>> Start

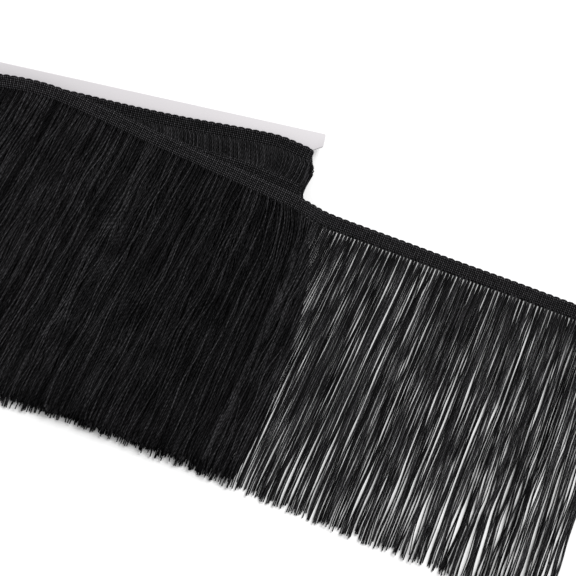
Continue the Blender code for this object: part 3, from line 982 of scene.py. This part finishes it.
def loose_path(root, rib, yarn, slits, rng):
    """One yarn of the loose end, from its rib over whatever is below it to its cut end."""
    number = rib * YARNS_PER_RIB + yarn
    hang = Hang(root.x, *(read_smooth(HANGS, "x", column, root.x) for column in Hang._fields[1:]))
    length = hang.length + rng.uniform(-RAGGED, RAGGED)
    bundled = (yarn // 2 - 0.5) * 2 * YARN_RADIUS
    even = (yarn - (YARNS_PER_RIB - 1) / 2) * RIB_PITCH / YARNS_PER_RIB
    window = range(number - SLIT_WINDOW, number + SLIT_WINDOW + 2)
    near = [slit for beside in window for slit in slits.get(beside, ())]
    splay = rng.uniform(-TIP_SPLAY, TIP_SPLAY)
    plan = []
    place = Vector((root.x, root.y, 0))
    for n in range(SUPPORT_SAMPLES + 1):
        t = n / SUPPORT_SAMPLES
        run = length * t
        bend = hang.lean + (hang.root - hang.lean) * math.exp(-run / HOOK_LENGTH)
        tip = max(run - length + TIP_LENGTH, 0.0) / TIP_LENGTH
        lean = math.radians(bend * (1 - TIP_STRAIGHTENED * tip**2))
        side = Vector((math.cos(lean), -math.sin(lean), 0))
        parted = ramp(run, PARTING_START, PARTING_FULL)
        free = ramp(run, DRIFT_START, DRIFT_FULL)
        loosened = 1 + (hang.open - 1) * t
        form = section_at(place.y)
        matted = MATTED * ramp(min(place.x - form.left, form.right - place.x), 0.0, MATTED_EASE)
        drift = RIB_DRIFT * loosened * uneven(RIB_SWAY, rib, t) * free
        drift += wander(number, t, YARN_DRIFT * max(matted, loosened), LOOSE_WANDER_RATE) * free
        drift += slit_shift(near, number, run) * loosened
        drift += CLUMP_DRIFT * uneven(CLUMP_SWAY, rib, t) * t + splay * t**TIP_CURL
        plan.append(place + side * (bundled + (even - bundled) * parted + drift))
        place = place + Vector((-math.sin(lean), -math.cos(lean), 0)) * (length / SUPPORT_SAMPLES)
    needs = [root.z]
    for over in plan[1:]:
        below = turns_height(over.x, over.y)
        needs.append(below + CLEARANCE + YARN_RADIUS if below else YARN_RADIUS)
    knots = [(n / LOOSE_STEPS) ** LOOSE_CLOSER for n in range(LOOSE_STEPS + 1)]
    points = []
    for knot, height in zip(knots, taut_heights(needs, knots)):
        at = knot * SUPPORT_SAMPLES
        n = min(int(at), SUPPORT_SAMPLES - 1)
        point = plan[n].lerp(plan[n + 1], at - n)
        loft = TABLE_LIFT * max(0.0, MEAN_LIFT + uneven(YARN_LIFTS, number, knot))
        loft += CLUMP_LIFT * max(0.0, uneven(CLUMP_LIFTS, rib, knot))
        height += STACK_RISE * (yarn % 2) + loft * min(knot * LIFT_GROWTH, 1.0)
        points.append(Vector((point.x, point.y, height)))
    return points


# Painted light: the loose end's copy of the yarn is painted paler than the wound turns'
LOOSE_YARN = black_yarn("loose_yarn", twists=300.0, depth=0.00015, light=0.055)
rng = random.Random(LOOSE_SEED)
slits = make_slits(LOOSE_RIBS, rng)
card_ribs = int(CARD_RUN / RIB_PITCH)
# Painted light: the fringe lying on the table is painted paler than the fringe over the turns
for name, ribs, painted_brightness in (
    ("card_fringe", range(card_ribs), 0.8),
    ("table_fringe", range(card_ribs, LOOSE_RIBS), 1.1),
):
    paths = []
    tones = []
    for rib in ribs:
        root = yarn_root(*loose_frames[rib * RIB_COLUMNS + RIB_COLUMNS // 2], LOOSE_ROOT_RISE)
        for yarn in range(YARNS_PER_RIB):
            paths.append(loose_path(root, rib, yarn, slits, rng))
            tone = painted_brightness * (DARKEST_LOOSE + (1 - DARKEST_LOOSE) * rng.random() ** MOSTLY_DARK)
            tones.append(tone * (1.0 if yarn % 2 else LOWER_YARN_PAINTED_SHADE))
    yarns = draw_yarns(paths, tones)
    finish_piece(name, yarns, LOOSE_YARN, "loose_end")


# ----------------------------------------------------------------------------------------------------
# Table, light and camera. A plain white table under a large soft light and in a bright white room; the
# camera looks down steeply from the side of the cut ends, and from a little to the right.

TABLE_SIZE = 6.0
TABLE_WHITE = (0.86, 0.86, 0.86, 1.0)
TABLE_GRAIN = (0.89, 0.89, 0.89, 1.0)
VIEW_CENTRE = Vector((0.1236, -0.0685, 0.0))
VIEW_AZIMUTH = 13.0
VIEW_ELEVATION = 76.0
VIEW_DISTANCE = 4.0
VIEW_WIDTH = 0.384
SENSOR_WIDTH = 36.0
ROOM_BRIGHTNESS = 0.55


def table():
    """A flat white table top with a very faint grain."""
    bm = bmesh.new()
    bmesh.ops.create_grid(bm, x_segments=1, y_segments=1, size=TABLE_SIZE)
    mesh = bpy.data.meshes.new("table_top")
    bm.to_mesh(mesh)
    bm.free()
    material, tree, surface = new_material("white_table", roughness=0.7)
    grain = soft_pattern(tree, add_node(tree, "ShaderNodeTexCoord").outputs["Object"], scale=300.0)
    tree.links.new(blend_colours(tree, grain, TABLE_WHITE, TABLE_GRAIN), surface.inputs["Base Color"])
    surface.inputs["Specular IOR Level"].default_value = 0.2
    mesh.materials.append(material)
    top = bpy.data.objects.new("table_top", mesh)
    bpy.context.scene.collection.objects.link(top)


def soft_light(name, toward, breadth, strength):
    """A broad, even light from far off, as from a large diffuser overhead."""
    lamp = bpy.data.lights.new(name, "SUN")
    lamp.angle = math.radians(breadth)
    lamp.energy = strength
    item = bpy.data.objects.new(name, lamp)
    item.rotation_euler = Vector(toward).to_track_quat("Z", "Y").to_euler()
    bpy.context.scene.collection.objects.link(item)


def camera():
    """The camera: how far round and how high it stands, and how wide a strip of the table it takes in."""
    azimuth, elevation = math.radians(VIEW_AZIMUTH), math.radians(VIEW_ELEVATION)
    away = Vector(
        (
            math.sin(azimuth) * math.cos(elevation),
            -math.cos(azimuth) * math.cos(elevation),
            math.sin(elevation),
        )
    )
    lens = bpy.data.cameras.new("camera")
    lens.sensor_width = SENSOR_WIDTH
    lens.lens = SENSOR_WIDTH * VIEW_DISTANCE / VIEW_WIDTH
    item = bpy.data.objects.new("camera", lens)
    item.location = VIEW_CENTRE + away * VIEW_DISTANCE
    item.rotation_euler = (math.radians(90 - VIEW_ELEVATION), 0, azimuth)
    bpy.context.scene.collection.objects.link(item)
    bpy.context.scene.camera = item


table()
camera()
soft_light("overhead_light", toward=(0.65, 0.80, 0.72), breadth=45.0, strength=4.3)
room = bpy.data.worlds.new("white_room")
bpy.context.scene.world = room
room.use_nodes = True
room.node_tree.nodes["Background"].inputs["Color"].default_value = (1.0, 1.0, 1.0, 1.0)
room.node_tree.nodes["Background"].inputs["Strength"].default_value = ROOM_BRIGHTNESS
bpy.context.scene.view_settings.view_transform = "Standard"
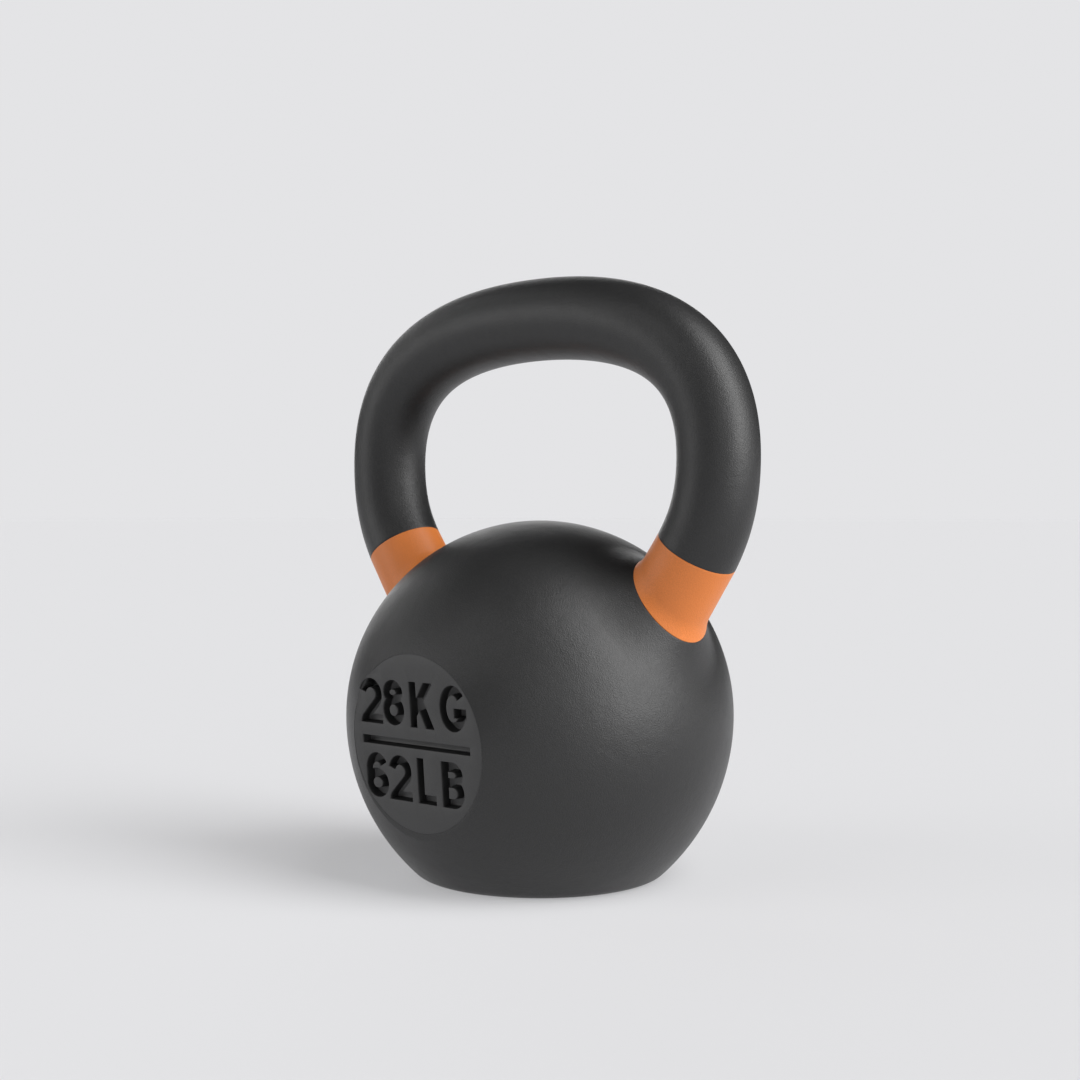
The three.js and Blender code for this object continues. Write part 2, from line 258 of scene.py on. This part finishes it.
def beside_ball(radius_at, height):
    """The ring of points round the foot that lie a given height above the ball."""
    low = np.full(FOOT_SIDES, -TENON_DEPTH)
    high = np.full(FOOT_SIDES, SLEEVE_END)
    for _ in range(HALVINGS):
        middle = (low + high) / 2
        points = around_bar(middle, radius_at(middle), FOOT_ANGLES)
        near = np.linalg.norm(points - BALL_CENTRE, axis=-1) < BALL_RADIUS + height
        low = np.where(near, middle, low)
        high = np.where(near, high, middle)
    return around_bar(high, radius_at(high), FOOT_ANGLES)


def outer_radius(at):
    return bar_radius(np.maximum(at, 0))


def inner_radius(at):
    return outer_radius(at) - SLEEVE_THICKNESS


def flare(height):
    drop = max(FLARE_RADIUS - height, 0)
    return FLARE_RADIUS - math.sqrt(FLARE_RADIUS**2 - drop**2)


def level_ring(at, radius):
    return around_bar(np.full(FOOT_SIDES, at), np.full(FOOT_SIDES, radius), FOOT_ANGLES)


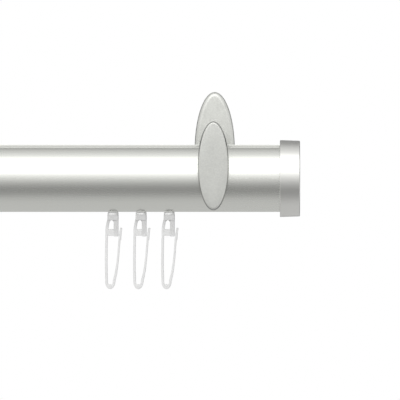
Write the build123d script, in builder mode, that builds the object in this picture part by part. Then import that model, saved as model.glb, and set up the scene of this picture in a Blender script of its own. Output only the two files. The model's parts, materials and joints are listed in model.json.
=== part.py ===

>> End

Work to complete: Set out exactly the run of lines that begins at the line holding "Write the build123d" and ends at the last line of the data.

Answer to this task:
Write the build123d script, in builder mode, that builds the object in this picture part by part. Then import that model, saved as model.glb, and set up the scene of this picture in a Blender script of its own. Output only the two files. The model's parts, materials and joints are listed in model.json.
=== part.py ===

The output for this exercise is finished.